The day after. Il giorno dopo. Potremmo chiamarla così questa fase 3 nella città simbolo della tragedia che ha colpito il mondo, ma la prudenza consiglia di dirlo a voce bassa, aspettando che la notte dell’emergenza sanitaria passi del tutto, perché anche in questa lenta decrescita dei numeri legati alla pandemia, la Lombardia continua a fare la parte del leone.
A Bergamo, dove stanno ancora cercando di ricostruire con pazienza la catena di responsabilità che ha reso necessari, nel dramma di marzo, i mezzi dell’esercito nelle strade per portar via le bare, oggi la Cgil, in una conferenza stampa molto attesa, ha tentato di disegnare, con i dati raccolti dall’Istituto Ires Lucia Morosini e aggiornati al 18 maggio, lo stato dell’economia e del lavoro nella provincia e le principali misure per il rilancio e lo sviluppo. Nella ricerca si possono individuare quali sono i settori produttivi che più stanno pagando la crisi legata al covid e si può capire la situazione di fragilità delle famiglie bergamasche e la perdita del loro potere di acquisto. Cicatrici sociali di questa malattia che difficilmente se ne andranno.

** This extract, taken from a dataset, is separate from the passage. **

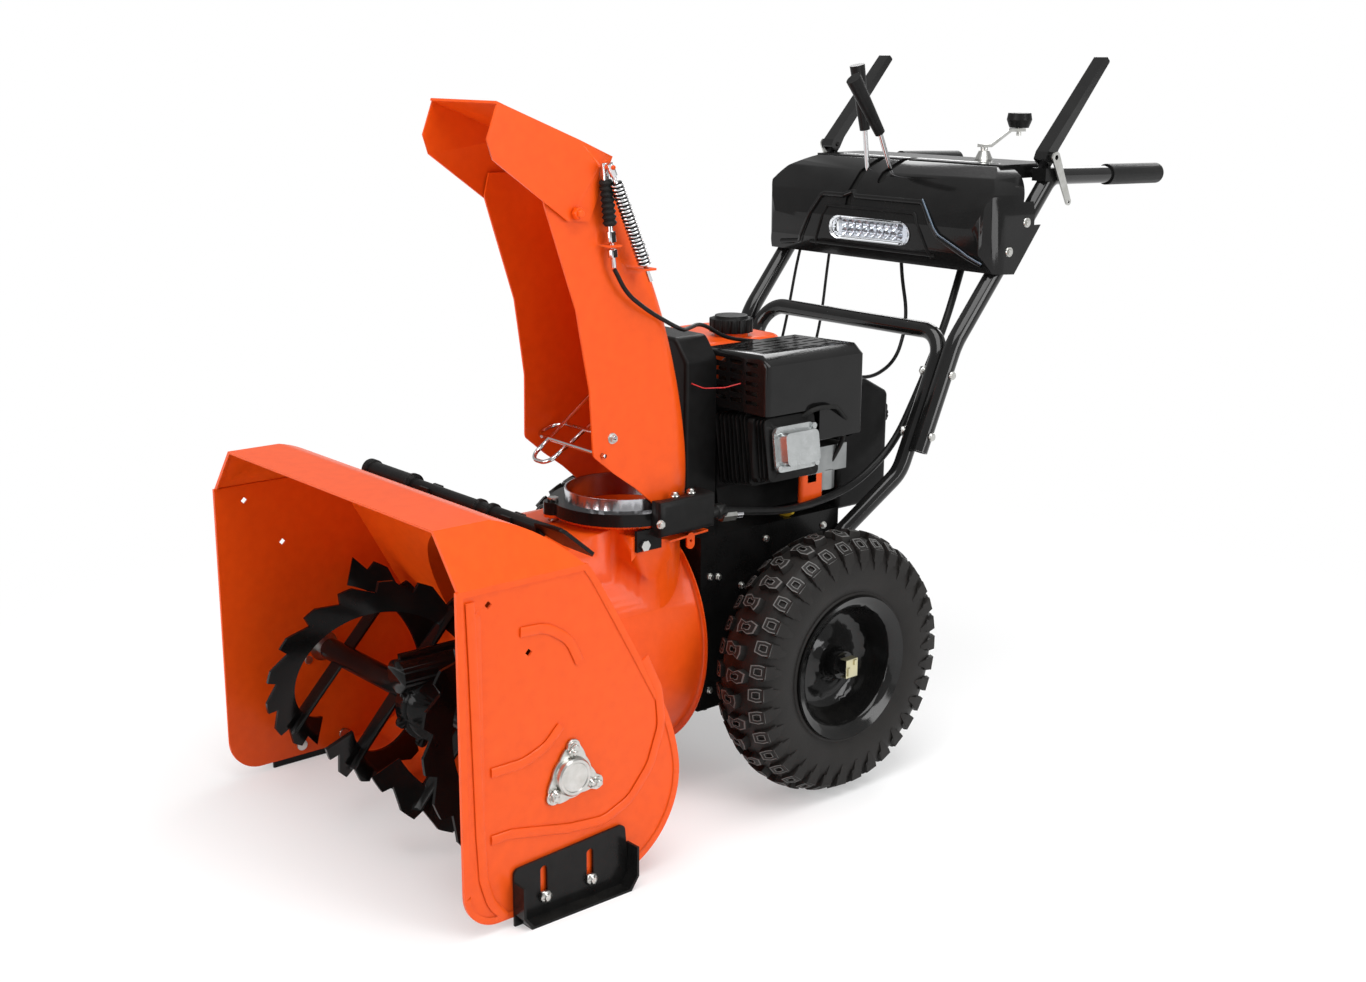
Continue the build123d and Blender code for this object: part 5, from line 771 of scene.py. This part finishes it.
def boxes(name, spots):
    """Plain blocks as one piece, each given by its middle and its three sizes."""
    bm = bmesh.new()
    for middle, sizes in spots:
        bmesh.ops.create_cube(bm, size=1.0, matrix=Matrix.Translation(middle) @ Matrix.Diagonal((*sizes, 1)))
    return placed(name, meshed(name, bm))


clip_zinc = coat("yellow zinc", (0.56, 0.52, 0.33), (0.5, 0.47, 0.33), 0.3, 0.5, metallic=0.9, scale=400.0)
clip_plates = [((0.3112, 0.3126), (-0.012, 0.012), (-0.014, 0.014)),
               ((0.300, 0.3126), (-0.012, 0.012), (0.0128, 0.0142)),
               ((0.300, 0.3126), (-0.012, 0.012), (-0.0142, -0.0128)),
               ((0.300, 0.3145), (0.0035, 0.009), (0.004, 0.012)),
               ((0.3112, 0.3146), (-0.009, -0.004), (-0.011, 0.002))]
clips = boxes("hub_clips", [((side * (x0 + x1) / 2, AXLE.y + (y0 + y1) / 2, AXLE.z + (z0 + z1) / 2),
                             (x1 - x0, y1 - y0, z1 - z0))
                            for side in (1, -1) for (x0, x1), (y0, y1), (z0, z1) in clip_plates])
rounded(clips, 0.0005)
hung(smoothed(settled(clips), 40), "wheels", "zinc", clip_zinc)

# Engine: a single slanted overhead-valve cylinder, cast in alloy and painted black, with
# a pressed zinc rocker cover held on by its bolts.

engine_black = coat(
    "engine black", 0.005, 0.008, 0.4, 0.65, level=0.12, scale=320.0, wave=40.0, share=0.7, depth=0.06,
    dust_height=0.9)
dressed("engine_block", "machine", "cast_alloy", engine_black)
dressed("cylinder_head", "machine", "cast_alloy", engine_black)
pressed_zinc = coat(
    "pressed zinc", (0.56, 0.58, 0.58), (0.46, 0.48, 0.48), 0.26, 0.45, metallic=0.9, scale=420.0,
    depth=0.03, scratch=0.4)
dressed("valve_cover", "machine", "zinc", pressed_zinc, 30, 0.0012)

# Carburettor: a small die-cast body with a brighter float bowl below, under a moulded
# heater cover with the choke's knob in it.

carb_alloy = coat(
    "carburettor alloy", (0.12, 0.12, 0.115), (0.08, 0.08, 0.078), 0.4, 0.6, metallic=0.7, scale=260.0,
    wave=40.0, share=0.7, depth=0.05, dusty=0.1)
carb = dressed("carburettor", "machine", "cast_alloy", carb_alloy, 30, 0.0006)
bowl_alloy = coat(
    "bowl alloy", (0.3, 0.31, 0.31), (0.22, 0.23, 0.23), 0.3, 0.5, metallic=0.85, wave=40.0, depth=0.04,
    dusty=0.1)
second_coat(carb, bowl_alloy, lambda at: at.z < 0.4975)
dressed("carb_cover", "machine", "black_plastic", black_plastic, 30, 0.002)
dressed("choke_knob", "choke", "black_plastic", black_plastic)

# Starter: a moulded fan housing with the starter's reel in it, and a rope to a moulded
# grip. The rope stretches between the two, as it does when it is drawn out.

dressed("fan_housing", "machine", "black_plastic", black_plastic, 30, 0.002)
dressed("recoil_handle", "starter", "black_plastic", black_plastic, 40, 0.002)
rope_path = [(-0.060, 0.098 + 0.022 * k / 30, 0.530) for k in range(31)]
rope = coated(swept("starter_rope", [rope_path], 0.0022, 0.001, rubber, 8), rubber)
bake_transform(rope)

# Small engine parts: the orange foot of the cooling shroud, the yellow dipstick, and the
# rubber-covered leads of the spark plug and of the stop switch.

foot_plates = [(-0.034, 0.012, 0.412, 0.464), (-0.028, 0.002, 0.440, 0.484)]
shroud = boxes("shroud_foot", [((0.166, (y0 + y1) / 2, (z0 + z1) / 2), (0.012, y1 - y0, z1 - z0))
                               for y0, y1, z0, z1 in foot_plates])
rounded(shroud, 0.006, 3)
hung(smoothed(settled(shroud)), "machine", "orange_paint", orange_paint)
dip_yellow = coat("dipstick yellow", (0.75, 0.52, 0.03), (0.66, 0.45, 0.03), 0.4, 0.6, scale=500.0)
stick = [(0.135, -0.045, 0.392), (0.150, -0.045, 0.396), (0.163, -0.045, 0.404)]
bars("dipstick", "machine", "black_plastic", [stick], 0.0045, 0.004, dip_yellow)
lead = [(0.196, -0.070, 0.556), (0.214, -0.050, 0.572), (0.216, -0.010, 0.570), (0.200, 0.030, 0.540),
        (0.178, 0.042, 0.500), (0.168, 0.030, 0.470)]
bars("ignition_lead", "machine", "rubber", [lead], 0.0035, 0.03, rubber)
red_wire = coat(
    "red wire", (0.6, 0.02, 0.02), (0.5, 0.02, 0.02), 0.4, 0.6, scale=800.0, wave=90.0, depth=0.01,
    dusty=0.0)
wire = [(0.0965, -0.190, 0.6075), (0.112, -0.180, 0.6015), (0.135, -0.160, 0.6035), (0.150, -0.142, 0.610)]
bars("stop_wire", "machine", "rubber", [wire], 0.0009, 0.02, red_wire, 6)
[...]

Quello che colpisce come un pugno allo stomaco il tessuto produttivo di un territorio che, dal punto di vista produttivo, era sempre stato una piccola tigre, sono le quasi 28 milioni di ore di cassa integrazione autorizzate ad aprile per circa 180 mila dipendenti, un numero di oltre 150 volte superiore a quello dello stesso mese del 2019. Per la precisione, si passa da 108 mila a 27,4 milioni. Sulla cassa in deroga, da 0 a 257 mila. E anche l’impennata della cassa straordinaria non scherza: si passa da 75 mila a 514 mila, più 587 per cento, una deflagrazione ben più rumorosa di quella rilevata a livello lombardo. “Un dato – spiega il documento dell’Ires – che mette in luce la presenza di situazioni di crisi legate non soltanto alla temporanea sospensione delle attività produttive dovuta all’emergenza covid, ma anche a contrazioni della domanda di rilevanza settoriale”.
Parte da queste cifre anche la dichiarazione video di Gianni Peracchi, segretario generale della Cgil bergamasca, qui sopra. “Una situazione economica e sociale pesantissima – dichiara il leader del sindacato provinciale – quando finiranno gli ammortizzatori sociali e i divieti di licenziamento, la preoccupazione è che in tanti perderanno il posto. Piccole aziende, alberghi, imprese legate al turismo, verranno colpite. La risposta può essere solo qualità del lavoro, tutela dei diritti e recupero di un’occupazione che guardi alle donne in termini più positivi”.